Scotland became an independent nation partly because of the dynamic interaction between native tribes and incoming settlers. Fiona Watson describes how nationalism was born as the country developed its sense of separate identity.
It makes perfect sense, in this day and age, to wonder how Britain came to be made up of four distinctive countries. The essential point to be stressed is that neither the creation of Britain, nor the much earlier emergence of the nations of the English, the Irish, the Scots and the Welsh was inevitable. We could have ended up with far more national units; or far fewer.

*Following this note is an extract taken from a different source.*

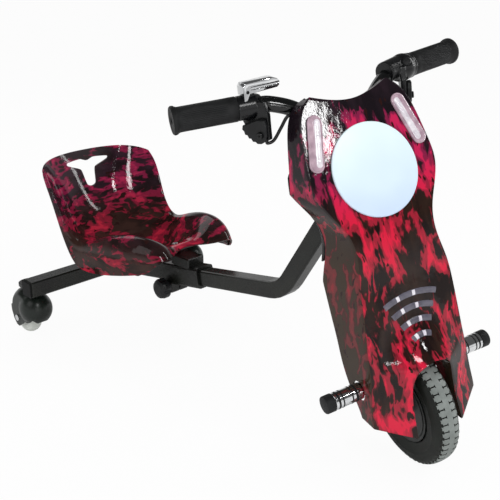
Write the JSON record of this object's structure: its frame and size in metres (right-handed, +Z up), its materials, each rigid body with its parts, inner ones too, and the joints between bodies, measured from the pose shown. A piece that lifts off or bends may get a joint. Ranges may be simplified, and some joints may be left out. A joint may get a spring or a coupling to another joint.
{
  "type": "electric drift tricycle",
  "caption": "Child's electric drift tricycle: steered hub-motor front column with handlebar, shroud and pegs, bucket seat on a sloping tube, and hooded rear casters.",
  "frame": {"origin": "on the floor, under the middle of the machine's bounding box at rest", "axes": "+X towards the rider's left, +Y towards the rear along the main tube, +Z up; the steering is stored turned 20 degrees to the rider's right"},
  "size_m": [0.4798, 0.9478, 0.5979],
  "materials": {
    "black_painted_steel": "satin black powder coat on steel tube",
    "zinc_plated_steel": "zinc-plated bolts, pins and cups",
    "chromed_steel": "polished chrome plate",
    "cast_aluminium": "as-cast aluminium",
    "black_abs": "black ABS with a fine grain",
    "grey_green_nylon": "very dark grey-green nylon",
    "white_polyurethane": "white caster tread",
    "black_rubber": "moulded black rubber",
    "tyre_rubber": "black tyre with a grey cross-block tread",
    "stator_copper": "laminated stator with copper windings",
    "red_and_black_print": "glossy moulded shell with a red and black camouflage print",
    "pale_panel": "pale blue-white round panel",
    "lamp_lens": "clear lamp lens over a silvery backing",
    "light_guide": "frosted grey light guide",
    "cable_jacket": "black cable jacket"
  },
  "bodies": {
    "frame": {"main_tube": "black_painted_steel", "head_tube": "black_painted_steel", "headset_cup_lower": "zinc_plated_steel", "headset_cup_upper": "zinc_plated_steel", "rear_cross_tube": "black_painted_steel", "end_cap_right": "black_abs", "end_cap_left": "black_abs", "rear_socket": "black_painted_steel", "socket_bolt": "zinc_plated_steel", "caster_bracket_right": "black_painted_steel", "caster_bracket_left": "black_painted_steel"},
    "steered_column": {"fork": "black_painted_steel", "front_axle": "cast_aluminium", "axle_nut_right": "chromed_steel", "axle_nut_left": "chromed_steel", "motor_stator": "stator_copper", "peg_right": "chromed_steel", "peg_left": "chromed_steel", "peg_cap_right": "black_rubber", "peg_cap_left": "black_rubber", "stem": "black_painted_steel", "handlebar": "black_painted_steel", "grip_right": "black_rubber", "grip_left": "black_rubber", "lever_housing_right": "black_abs", "lever_housing_left": "black_abs", "cable_right": "cable_jacket", "cable_left": "cable_jacket", "shroud_front": "red_and_black_print", "shroud_rear": "black_abs", "number_disc": "pale_panel", "led_strip_right": "lamp_lens", "led_strip_left": "lamp_lens", "arc_light": "light_guide", "battery_cage": "black_painted_steel", "battery_pack": "black_abs", "controller": "cast_aluminium", "charge_port": "black_abs"},
    "front_wheel": {"tyre": "tyre_rubber", "hub_shell": "cast_aluminium", "hub_cover": "cast_aluminium"},
    "seat": {"seat_shell": "red_and_black_print", "seat_clamp": "black_painted_steel", "seat_bolt_front": "zinc_plated_steel", "seat_bolt_rear": "zinc_plated_steel", "clamp_bolt": "zinc_plated_steel"},
    "clamp_knob": {"clamp_knob": "black_abs"},
    "caster_right": {"caster_hood_right": "grey_green_nylon", "caster_stem_right": "zinc_plated_steel", "caster_axle_right": "zinc_plated_steel"},
    "caster_left": {"caster_hood_left": "grey_green_nylon", "caster_stem_left": "zinc_plated_steel", "caster_axle_left": "zinc_plated_steel"},
    "caster_wheel_right": {"caster_wheel_right": "white_polyurethane"},
    "caster_wheel_left": {"caster_wheel_left": "white_polyurethane"},
    "trigger_right": {"trigger_right": "black_abs"},
    "trigger_left": {"trigger_left": "black_abs"},
    "thumb_lever": {"thumb_lever": "chromed_steel"},
    "switch_button": {"switch_button": "black_abs"},
    "charge_cap": {"charge_cap": "black_rubber"}
  },
  "joints": [
    {"name": "steering", "type": "hinge", "parent": "frame", "child": "steered_column", "pos_m": [0.00958, -0.38853, -0.006], "axis": [0, 0.4226, 0.9063], "range_deg": [-25, 65]},
    {"name": "front_wheel_spin", "type": "hinge", "parent": "steered_column", "child": "front_wheel", "pos_m": [-0.00385, -0.38238, 0.0945], "axis": [0.9397, -0.31, 0.1445], "continuous": true},
    {"name": "caster_swivel_right", "type": "hinge", "parent": "frame", "child": "caster_right", "pos_m": [-0.19112, 0.39147, 0.109], "axis": [0, 0, 1], "continuous": true},
    {"name": "caster_swivel_left", "type": "hinge", "parent": "frame", "child": "caster_left", "pos_m": [0.21028, 0.39147, 0.109], "axis": [0, 0, 1], "continuous": true},
    {"name": "caster_spin_right", "type": "hinge", "parent": "caster_right", "child": "caster_wheel_right", "pos_m": [-0.19112, 0.40817, 0.036], "axis": [1, 0, 0], "continuous": true},
    {"name": "caster_spin_left", "type": "hinge", "parent": "caster_left", "child": "caster_wheel_left", "pos_m": [0.21028, 0.40817, 0.036], "axis": [1, 0, 0], "continuous": true},
    {"name": "seat_slide", "type": "slide", "parent": "frame", "child": "seat", "axis": [0, 0.9847, -0.1743], "range_m": [-0.12, 0.03]},
    {"name": "clamp_knob_turn", "type": "hinge", "parent": "seat", "child": "clamp_knob", "pos_m": [0.00958, 0.17947, 0.11201], "axis": [1, 0, 0], "range_deg": [0, 360]},
    {"name": "trigger_right_pull", "type": "hinge", "parent": "steered_column", "child": "trigger_right", "pos_m": [-0.13491, -0.19522, 0.48999], "axis": [-0.9651, -0.2238, -0.1358], "range_deg": [0, 18], "stiffness_Nm_per_rad": 0.1, "springref_deg": -17.19},
    {"name": "trigger_left_pull", "type": "hinge", "parent": "steered_column", "child": "trigger_left", "pos_m": [0.09814, -0.2721, 0.52584], "axis": [-0.6458, 0.7552, -0.112], "range_deg": [0, 18], "stiffness_Nm_per_rad": 0.1, "springref_deg": -17.19},
    {"name": "thumb_lever_press", "type": "hinge", "parent": "steered_column", "child": "thumb_lever", "pos_m": [-0.14488, -0.17277, 0.54765], "axis": [0.31, 0.9505, 0.0231], "range_deg": [0, 8], "stiffness_Nm_per_rad": 0.2, "springref_deg": -8.59},
    {"name": "switch_press", "type": "slide", "parent": "steered_column", "child": "switch_button", "axis": [0.4265, 0.712, -0.5578], "range_m": [0, 0.002], "stiffness_N_per_m": 300, "springref_m": -0.002},
    {"name": "charge_cap_lift", "type": "hinge", "parent": "steered_column", "child": "charge_cap", "pos_m": [0.034, -0.24603, 0.38987], "axis": [0.9397, -0.31, 0.1445], "range_deg": [0, 110]}
  ]
}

We should also remember - and Britain exemplifies this point very well - that there was more than one route towards political organisation and the development of an overarching identity in each country. Both England and Scotland went down the road of a single, unified kingship, though the extent to which power was centralised in the hands of the king was by no means the same.
Resistance to this common enemy helped to promote unity among the native tribes.
Wales and Ireland, on the other hand, preferred to leave predominant identification and power with smaller groupings within the larger unit. As we should all be more aware these days, thanks to the recent devolution of power away from London, the desire for centralisation or decentralisation varies over time, and there is no moral or political superiority of one over other.
The accidents of history that produced the four nations of Britain happened partly because of the dynamic interaction between native tribes and incoming settlers. In England, conquest by the Romans provided a model of centralised government, administration and economic life that was eventually resurrected long after the legions had gone.
In Scotland, resistance to this common enemy helped to promote unity among the native tribes. However, contacts with continental Europe, and areas that had been imperialised closer to home, meant that native rulers could take on aspects of centralisation if they wanted to. The earliest native tax assessment known in Britain is the seventh-century Senchus Fer nAlban - a list of the numbers of men that the various families of the Scoto-Irish kingdom of Dal Riata centred on Argyll could provide for their navy.
Hadrian's Wall, a Roman frontier © The collapse of the Roman Empire around AD 400 heralded both the disappearance of Roman-organised ways of life and the problematic arrival of Teutonic tribes. They had been forced west by the eastern hordes, who had helped the Empire to implode in the first place.
In Britain's case, this meant the arrival of the Anglo-Saxons. The native British tribes who met these intruders first were forced further and further west, until they held only Wales, Cornwall and the south-west, parts of the western English seaboard and south-western Scotland. In Scotland, British tribes shared the landspace with the Picts, who occupied the territory north of the Forth; and the Scots/Irish who lived west of the mountain ranges of Argyll.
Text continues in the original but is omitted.